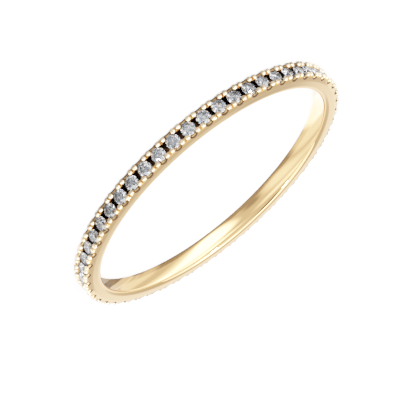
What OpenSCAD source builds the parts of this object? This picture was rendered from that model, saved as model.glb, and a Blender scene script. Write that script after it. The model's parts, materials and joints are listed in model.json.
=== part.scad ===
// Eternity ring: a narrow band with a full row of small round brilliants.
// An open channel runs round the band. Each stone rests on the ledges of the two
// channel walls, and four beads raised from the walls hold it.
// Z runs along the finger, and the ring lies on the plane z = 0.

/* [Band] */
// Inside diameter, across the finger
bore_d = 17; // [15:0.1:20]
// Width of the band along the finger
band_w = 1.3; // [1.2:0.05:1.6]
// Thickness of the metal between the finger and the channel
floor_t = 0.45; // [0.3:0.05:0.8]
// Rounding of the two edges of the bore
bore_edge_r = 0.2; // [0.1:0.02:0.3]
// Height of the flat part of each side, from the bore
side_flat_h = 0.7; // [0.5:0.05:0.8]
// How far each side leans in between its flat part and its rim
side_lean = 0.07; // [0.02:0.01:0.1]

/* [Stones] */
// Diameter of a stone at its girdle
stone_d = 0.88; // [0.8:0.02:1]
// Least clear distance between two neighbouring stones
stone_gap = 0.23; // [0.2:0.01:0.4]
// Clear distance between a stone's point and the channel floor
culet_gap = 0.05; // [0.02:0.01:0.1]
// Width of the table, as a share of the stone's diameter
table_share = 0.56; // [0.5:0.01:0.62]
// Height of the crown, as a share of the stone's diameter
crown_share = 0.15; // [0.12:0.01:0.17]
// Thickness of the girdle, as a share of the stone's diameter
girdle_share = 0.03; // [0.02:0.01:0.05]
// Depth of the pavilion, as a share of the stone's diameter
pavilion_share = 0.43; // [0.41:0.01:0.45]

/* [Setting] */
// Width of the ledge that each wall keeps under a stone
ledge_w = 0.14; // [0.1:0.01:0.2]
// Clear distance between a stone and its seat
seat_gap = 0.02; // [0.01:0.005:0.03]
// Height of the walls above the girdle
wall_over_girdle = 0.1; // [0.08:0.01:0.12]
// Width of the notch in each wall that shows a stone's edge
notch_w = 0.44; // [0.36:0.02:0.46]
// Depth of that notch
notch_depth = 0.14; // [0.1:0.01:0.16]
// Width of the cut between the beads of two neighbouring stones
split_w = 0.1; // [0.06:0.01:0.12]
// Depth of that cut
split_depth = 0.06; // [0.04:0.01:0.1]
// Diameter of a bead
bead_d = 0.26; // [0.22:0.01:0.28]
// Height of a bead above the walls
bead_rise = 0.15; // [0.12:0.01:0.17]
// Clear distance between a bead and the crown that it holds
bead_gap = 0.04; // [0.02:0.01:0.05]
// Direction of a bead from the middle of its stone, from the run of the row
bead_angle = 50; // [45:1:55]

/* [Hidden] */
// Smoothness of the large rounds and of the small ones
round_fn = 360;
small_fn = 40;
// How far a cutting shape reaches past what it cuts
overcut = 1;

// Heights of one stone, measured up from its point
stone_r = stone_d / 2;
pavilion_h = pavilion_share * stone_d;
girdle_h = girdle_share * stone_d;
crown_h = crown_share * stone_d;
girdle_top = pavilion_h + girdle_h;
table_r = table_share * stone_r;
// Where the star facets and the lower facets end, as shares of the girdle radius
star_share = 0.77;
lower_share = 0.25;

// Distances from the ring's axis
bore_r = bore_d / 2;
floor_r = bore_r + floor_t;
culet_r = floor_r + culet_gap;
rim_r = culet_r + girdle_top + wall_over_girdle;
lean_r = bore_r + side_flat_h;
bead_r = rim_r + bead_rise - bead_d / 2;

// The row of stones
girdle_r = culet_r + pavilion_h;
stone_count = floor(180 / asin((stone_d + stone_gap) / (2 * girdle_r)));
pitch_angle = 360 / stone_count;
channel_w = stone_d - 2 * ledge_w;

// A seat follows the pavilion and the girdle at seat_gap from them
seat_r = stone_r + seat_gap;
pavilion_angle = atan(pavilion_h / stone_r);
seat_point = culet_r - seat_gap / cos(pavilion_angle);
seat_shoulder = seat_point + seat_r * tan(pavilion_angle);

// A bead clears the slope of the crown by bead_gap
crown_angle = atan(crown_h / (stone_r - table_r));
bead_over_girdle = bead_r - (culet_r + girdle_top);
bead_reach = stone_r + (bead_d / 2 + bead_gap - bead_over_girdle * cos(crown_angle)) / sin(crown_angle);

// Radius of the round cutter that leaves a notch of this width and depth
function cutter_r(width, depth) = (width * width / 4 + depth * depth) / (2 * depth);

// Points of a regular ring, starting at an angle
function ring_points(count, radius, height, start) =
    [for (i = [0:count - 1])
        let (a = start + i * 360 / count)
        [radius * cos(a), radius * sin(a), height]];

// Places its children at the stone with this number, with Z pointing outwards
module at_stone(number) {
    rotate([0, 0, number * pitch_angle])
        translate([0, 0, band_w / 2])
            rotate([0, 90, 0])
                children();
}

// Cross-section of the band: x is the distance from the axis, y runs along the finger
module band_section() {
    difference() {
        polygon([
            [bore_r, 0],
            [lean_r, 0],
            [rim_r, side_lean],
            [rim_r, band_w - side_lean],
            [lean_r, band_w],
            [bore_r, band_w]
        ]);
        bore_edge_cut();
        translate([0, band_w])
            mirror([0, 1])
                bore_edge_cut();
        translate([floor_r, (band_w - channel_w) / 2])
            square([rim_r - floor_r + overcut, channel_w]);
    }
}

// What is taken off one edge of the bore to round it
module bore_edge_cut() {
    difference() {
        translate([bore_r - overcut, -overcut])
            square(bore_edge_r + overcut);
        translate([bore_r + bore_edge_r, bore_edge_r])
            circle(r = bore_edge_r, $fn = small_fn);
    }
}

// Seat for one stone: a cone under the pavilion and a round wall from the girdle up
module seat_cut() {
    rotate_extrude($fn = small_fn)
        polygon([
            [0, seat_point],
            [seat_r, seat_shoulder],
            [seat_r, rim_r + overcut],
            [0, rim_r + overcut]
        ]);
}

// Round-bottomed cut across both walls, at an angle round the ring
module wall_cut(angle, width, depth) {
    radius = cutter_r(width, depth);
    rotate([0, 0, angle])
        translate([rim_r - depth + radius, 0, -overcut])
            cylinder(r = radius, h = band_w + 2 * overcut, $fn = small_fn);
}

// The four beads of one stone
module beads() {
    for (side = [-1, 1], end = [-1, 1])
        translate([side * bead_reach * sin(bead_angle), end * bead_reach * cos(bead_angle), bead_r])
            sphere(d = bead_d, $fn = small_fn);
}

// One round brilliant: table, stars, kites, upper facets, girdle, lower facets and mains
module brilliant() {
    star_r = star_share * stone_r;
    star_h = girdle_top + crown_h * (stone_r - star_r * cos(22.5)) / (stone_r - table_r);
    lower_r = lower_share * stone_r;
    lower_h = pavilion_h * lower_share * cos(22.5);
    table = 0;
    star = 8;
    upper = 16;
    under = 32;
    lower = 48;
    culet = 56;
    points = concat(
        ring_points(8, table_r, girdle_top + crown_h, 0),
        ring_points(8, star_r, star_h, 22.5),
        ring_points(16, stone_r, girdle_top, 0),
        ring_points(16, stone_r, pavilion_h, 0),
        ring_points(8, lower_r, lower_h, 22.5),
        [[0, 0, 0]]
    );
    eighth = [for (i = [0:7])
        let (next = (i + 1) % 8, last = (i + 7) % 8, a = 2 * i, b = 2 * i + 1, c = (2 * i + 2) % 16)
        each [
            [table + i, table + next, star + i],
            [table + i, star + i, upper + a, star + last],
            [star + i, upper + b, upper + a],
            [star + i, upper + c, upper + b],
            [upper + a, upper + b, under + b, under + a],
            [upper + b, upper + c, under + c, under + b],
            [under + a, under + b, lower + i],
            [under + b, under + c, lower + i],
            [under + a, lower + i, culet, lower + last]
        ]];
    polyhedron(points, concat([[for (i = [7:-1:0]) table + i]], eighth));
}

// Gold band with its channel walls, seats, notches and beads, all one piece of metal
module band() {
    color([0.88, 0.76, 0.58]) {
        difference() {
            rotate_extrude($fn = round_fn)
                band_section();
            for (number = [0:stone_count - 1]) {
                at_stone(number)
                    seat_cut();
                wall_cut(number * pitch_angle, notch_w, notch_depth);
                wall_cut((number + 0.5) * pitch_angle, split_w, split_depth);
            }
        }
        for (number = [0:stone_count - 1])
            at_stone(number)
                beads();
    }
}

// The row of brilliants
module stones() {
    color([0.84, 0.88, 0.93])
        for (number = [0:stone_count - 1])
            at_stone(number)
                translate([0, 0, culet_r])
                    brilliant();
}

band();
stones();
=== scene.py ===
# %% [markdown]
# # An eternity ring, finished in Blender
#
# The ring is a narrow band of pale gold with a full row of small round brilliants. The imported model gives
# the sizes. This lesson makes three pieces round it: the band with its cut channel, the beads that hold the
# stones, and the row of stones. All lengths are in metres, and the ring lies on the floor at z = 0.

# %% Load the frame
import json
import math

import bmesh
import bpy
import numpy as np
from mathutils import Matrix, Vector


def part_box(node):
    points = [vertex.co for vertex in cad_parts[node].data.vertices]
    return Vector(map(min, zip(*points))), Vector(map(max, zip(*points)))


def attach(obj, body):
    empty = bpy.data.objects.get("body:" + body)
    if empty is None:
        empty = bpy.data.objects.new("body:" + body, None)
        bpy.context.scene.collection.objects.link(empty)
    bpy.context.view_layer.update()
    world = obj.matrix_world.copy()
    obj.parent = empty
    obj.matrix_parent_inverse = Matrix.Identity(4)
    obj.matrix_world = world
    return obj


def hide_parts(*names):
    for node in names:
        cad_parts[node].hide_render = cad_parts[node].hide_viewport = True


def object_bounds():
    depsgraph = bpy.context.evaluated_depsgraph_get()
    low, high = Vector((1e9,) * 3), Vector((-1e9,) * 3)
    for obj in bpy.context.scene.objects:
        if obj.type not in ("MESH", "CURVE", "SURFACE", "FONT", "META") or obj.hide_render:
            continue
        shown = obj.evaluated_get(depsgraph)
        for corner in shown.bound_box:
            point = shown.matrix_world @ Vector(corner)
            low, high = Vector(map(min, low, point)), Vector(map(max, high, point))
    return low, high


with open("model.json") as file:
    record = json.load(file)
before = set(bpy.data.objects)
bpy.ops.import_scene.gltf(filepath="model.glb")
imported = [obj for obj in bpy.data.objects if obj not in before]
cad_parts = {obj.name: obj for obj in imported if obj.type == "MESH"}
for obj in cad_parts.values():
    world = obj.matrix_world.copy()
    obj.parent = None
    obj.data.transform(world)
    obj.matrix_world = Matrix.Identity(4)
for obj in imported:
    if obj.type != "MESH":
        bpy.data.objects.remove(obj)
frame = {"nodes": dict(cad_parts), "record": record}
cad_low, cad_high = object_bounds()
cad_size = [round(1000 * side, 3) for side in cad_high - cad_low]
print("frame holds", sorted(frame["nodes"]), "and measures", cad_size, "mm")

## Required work
Print from the first line through the line that contains "pavilion_share = 0.43; // [0.41:0.01:0.45]", please, including both, and leave out every line outside that stretch.

## Correct result
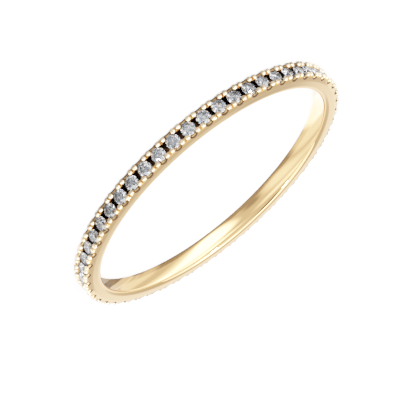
What OpenSCAD source builds the parts of this object? This picture was rendered from that model, saved as model.glb, and a Blender scene script. Write that script after it. The model's parts, materials and joints are listed in model.json.
=== part.scad ===
// Eternity ring: a narrow band with a full row of small round brilliants.
// An open channel runs round the band. Each stone rests on the ledges of the two
// channel walls, and four beads raised from the walls hold it.
// Z runs along the finger, and the ring lies on the plane z = 0.

/* [Band] */
// Inside diameter, across the finger
bore_d = 17; // [15:0.1:20]
// Width of the band along the finger
band_w = 1.3; // [1.2:0.05:1.6]
// Thickness of the metal between the finger and the channel
floor_t = 0.45; // [0.3:0.05:0.8]
// Rounding of the two edges of the bore
bore_edge_r = 0.2; // [0.1:0.02:0.3]
// Height of the flat part of each side, from the bore
side_flat_h = 0.7; // [0.5:0.05:0.8]
// How far each side leans in between its flat part and its rim
side_lean = 0.07; // [0.02:0.01:0.1]

/* [Stones] */
// Diameter of a stone at its girdle
stone_d = 0.88; // [0.8:0.02:1]
// Least clear distance between two neighbouring stones
stone_gap = 0.23; // [0.2:0.01:0.4]
// Clear distance between a stone's point and the channel floor
culet_gap = 0.05; // [0.02:0.01:0.1]
// Width of the table, as a share of the stone's diameter
table_share = 0.56; // [0.5:0.01:0.62]
// Height of the crown, as a share of the stone's diameter
crown_share = 0.15; // [0.12:0.01:0.17]
// Thickness of the girdle, as a share of the stone's diameter
girdle_share = 0.03; // [0.02:0.01:0.05]
// Depth of the pavilion, as a share of the stone's diameter
pavilion_share = 0.43; // [0.41:0.01:0.45]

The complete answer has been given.